Welch's Method with Windows

As usual, the purpose of the window function $w(n)$ (Chapter 3) is to reduce side-lobe level in the spectral density estimate, at the expense of frequency resolution, exactly as in the case of sinusoidal spectrum analysis.

When using a non-rectangular analysis window, the window hop-size $R$ cannot exceed half the frame length $M/2$ without introducing a non-uniform sensitivity to the data $x(n)$ over time. In the rectangular window case, we can set $R=M$ and have non-overlapping windows. For Hamming, Hanning, and any other generalized Hamming window, one normally sees $R=(M-1)/2$ for odd-length windows. For the Blackman window, $R\approx M/3$ is typical. In general, the hop size $R$ is chosen so that the analysis window $w$ overlaps and adds to a constant at that hop size. This consideration is explored more fully in Chapter 8. An equivalent parameter used by most matlab implementations is the overlap parameter $M-R$ .

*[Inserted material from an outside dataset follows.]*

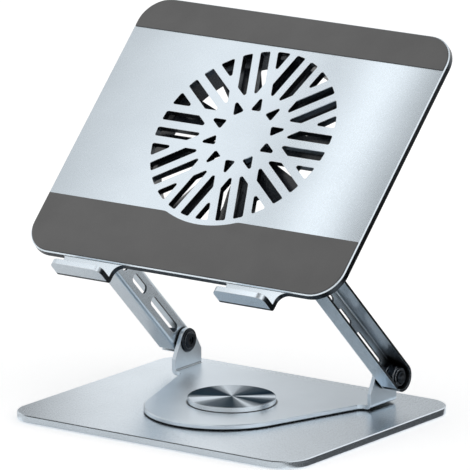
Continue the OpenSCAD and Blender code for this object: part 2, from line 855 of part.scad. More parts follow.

Note that the number of blocks averaged in (6.27) increases as $R$ decreases. If $N_x\geq M$ denotes the total number of signal samples available, then the number of complete blocks available for averaging may be computed as

$$K = \left\lfloor \frac{N_x-M}{R}\right\rfloor + 1,$$ (7.28)

where the floor function $\left\lfloor x\right\rfloor$ denotes the largest integer less than or equal to $x$ .